INSTRUCTIONS FOR THE TASK
Extract every record, keeping each one exactly as it is.

[Records with modeling code]

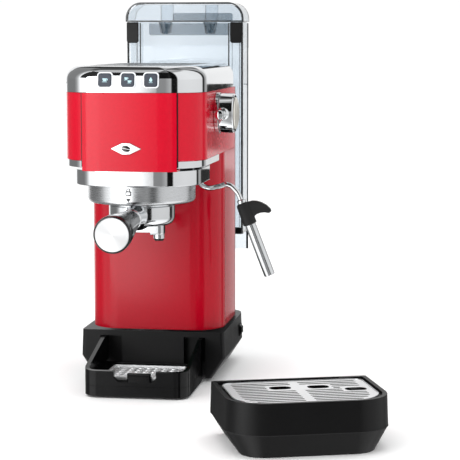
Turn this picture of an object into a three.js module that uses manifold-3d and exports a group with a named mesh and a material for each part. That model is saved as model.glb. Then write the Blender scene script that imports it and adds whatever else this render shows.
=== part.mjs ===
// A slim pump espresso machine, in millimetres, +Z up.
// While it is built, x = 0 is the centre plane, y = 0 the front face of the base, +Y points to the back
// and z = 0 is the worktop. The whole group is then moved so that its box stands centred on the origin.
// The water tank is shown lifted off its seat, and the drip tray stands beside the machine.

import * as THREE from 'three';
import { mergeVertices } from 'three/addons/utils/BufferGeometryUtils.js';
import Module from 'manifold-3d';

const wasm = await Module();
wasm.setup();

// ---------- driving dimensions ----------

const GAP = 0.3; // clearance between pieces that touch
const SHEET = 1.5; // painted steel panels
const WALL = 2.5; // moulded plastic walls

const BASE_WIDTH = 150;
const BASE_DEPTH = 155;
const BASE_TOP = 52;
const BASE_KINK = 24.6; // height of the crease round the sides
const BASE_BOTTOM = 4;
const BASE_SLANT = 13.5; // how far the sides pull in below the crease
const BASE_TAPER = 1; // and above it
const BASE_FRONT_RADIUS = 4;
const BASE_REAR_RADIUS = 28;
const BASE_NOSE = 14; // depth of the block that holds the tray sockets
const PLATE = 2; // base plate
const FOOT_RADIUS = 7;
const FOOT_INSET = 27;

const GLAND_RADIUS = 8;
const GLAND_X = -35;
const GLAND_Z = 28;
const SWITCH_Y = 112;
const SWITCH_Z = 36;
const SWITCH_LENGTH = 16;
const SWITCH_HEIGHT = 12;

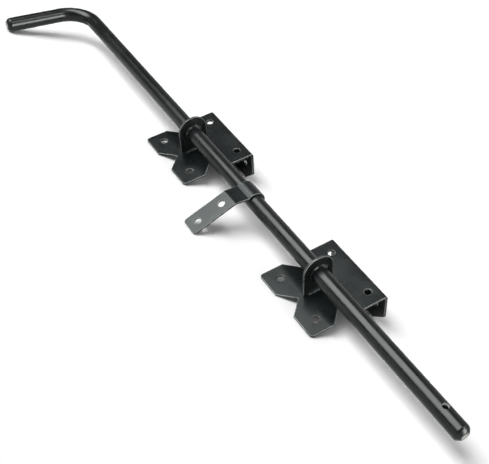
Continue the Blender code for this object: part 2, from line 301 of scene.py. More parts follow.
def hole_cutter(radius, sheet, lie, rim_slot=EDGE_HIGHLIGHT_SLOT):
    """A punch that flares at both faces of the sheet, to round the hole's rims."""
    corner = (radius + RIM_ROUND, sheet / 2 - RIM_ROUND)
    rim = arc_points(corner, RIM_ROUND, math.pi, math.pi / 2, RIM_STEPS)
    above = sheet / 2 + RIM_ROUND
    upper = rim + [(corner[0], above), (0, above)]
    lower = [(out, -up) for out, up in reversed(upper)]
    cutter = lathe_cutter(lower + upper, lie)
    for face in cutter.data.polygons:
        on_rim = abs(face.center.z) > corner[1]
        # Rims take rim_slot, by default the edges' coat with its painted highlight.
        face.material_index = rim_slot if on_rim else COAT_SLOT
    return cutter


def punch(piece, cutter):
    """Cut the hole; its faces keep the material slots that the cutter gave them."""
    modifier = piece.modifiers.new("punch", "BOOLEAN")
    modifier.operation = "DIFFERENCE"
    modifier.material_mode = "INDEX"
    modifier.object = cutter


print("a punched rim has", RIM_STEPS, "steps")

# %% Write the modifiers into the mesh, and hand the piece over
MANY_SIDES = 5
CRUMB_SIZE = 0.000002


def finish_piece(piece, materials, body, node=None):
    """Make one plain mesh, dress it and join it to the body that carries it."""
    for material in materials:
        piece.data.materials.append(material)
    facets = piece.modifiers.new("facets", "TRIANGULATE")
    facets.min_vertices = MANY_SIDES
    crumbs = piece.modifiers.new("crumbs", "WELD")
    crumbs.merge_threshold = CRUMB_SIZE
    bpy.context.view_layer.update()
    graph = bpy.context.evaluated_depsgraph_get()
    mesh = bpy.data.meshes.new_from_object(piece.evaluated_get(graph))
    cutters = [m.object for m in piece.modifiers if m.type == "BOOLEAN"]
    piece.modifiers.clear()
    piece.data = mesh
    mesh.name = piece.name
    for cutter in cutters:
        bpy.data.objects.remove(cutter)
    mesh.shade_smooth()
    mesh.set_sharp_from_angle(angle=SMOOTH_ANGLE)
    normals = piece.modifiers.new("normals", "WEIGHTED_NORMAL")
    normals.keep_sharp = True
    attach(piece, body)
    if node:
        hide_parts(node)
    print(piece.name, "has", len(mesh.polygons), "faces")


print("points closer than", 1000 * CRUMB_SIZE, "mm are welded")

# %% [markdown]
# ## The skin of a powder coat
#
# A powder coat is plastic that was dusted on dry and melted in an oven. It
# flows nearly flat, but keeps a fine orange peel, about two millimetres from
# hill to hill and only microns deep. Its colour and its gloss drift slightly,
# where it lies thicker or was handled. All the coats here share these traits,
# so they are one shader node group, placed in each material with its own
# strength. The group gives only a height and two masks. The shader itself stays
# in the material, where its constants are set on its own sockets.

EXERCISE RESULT
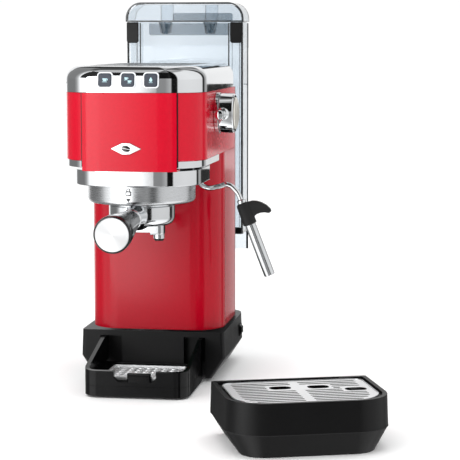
Turn this picture of an object into a three.js module that uses manifold-3d and exports a group with a named mesh and a material for each part. That model is saved as model.glb. Then write the Blender scene script that imports it and adds whatever else this render shows.
=== part.mjs ===
// A slim pump espresso machine, in millimetres, +Z up.
// While it is built, x = 0 is the centre plane, y = 0 the front face of the base, +Y points to the back
// and z = 0 is the worktop. The whole group is then moved so that its box stands centred on the origin.
// The water tank is shown lifted off its seat, and the drip tray stands beside the machine.

import * as THREE from 'three';
import { mergeVertices } from 'three/addons/utils/BufferGeometryUtils.js';
import Module from 'manifold-3d';

const wasm = await Module();
wasm.setup();

// ---------- driving dimensions ----------

const GAP = 0.3; // clearance between pieces that touch
const SHEET = 1.5; // painted steel panels
const WALL = 2.5; // moulded plastic walls

const BASE_WIDTH = 150;
const BASE_DEPTH = 155;
const BASE_TOP = 52;
const BASE_KINK = 24.6; // height of the crease round the sides
const BASE_BOTTOM = 4;
const BASE_SLANT = 13.5; // how far the sides pull in below the crease
const BASE_TAPER = 1; // and above it
const BASE_FRONT_RADIUS = 4;
const BASE_REAR_RADIUS = 28;
const BASE_NOSE = 14; // depth of the block that holds the tray sockets
const PLATE = 2; // base plate
const FOOT_RADIUS = 7;
const FOOT_INSET = 27;

const GLAND_RADIUS = 8;
const GLAND_X = -35;
const GLAND_Z = 28;
const SWITCH_Y = 112;
const SWITCH_Z = 36;
const SWITCH_LENGTH = 16;
const SWITCH_HEIGHT = 12;

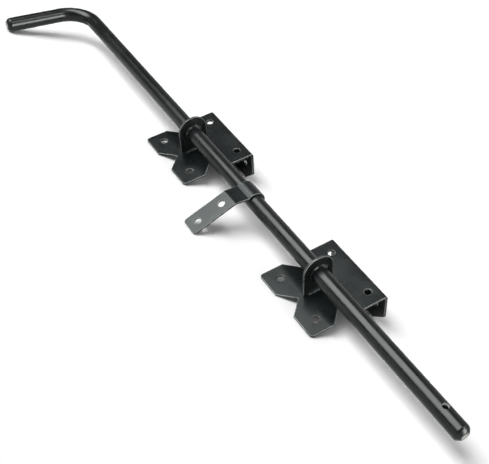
Continue the Blender code for this object: part 2, from line 301 of scene.py. More parts follow.
def hole_cutter(radius, sheet, lie, rim_slot=EDGE_HIGHLIGHT_SLOT):
    """A punch that flares at both faces of the sheet, to round the hole's rims."""
    corner = (radius + RIM_ROUND, sheet / 2 - RIM_ROUND)
    rim = arc_points(corner, RIM_ROUND, math.pi, math.pi / 2, RIM_STEPS)
    above = sheet / 2 + RIM_ROUND
    upper = rim + [(corner[0], above), (0, above)]
    lower = [(out, -up) for out, up in reversed(upper)]
    cutter = lathe_cutter(lower + upper, lie)
    for face in cutter.data.polygons:
        on_rim = abs(face.center.z) > corner[1]
        # Rims take rim_slot, by default the edges' coat with its painted highlight.
        face.material_index = rim_slot if on_rim else COAT_SLOT
    return cutter


def punch(piece, cutter):
    """Cut the hole; its faces keep the material slots that the cutter gave them."""
    modifier = piece.modifiers.new("punch", "BOOLEAN")
    modifier.operation = "DIFFERENCE"
    modifier.material_mode = "INDEX"
    modifier.object = cutter


print("a punched rim has", RIM_STEPS, "steps")

# %% Write the modifiers into the mesh, and hand the piece over
MANY_SIDES = 5
CRUMB_SIZE = 0.000002


def finish_piece(piece, materials, body, node=None):
    """Make one plain mesh, dress it and join it to the body that carries it."""
    for material in materials:
        piece.data.materials.append(material)
    facets = piece.modifiers.new("facets", "TRIANGULATE")
    facets.min_vertices = MANY_SIDES
    crumbs = piece.modifiers.new("crumbs", "WELD")
    crumbs.merge_threshold = CRUMB_SIZE
    bpy.context.view_layer.update()
    graph = bpy.context.evaluated_depsgraph_get()
    mesh = bpy.data.meshes.new_from_object(piece.evaluated_get(graph))
    cutters = [m.object for m in piece.modifiers if m.type == "BOOLEAN"]
    piece.modifiers.clear()
    piece.data = mesh
    mesh.name = piece.name
    for cutter in cutters:
        bpy.data.objects.remove(cutter)
    mesh.shade_smooth()
    mesh.set_sharp_from_angle(angle=SMOOTH_ANGLE)
    normals = piece.modifiers.new("normals", "WEIGHTED_NORMAL")
    normals.keep_sharp = True
    attach(piece, body)
    if node:
        hide_parts(node)
    print(piece.name, "has", len(mesh.polygons), "faces")


print("points closer than", 1000 * CRUMB_SIZE, "mm are welded")

# %% [markdown]
# ## The skin of a powder coat
#
# A powder coat is plastic that was dusted on dry and melted in an oven. It
# flows nearly flat, but keeps a fine orange peel, about two millimetres from
# hill to hill and only microns deep. Its colour and its gloss drift slightly,
# where it lies thicker or was handled. All the coats here share these traits,
# so they are one shader node group, placed in each material with its own
# strength. The group gives only a height and two masks. The shader itself stays
# in the material, where its constants are set on its own sockets.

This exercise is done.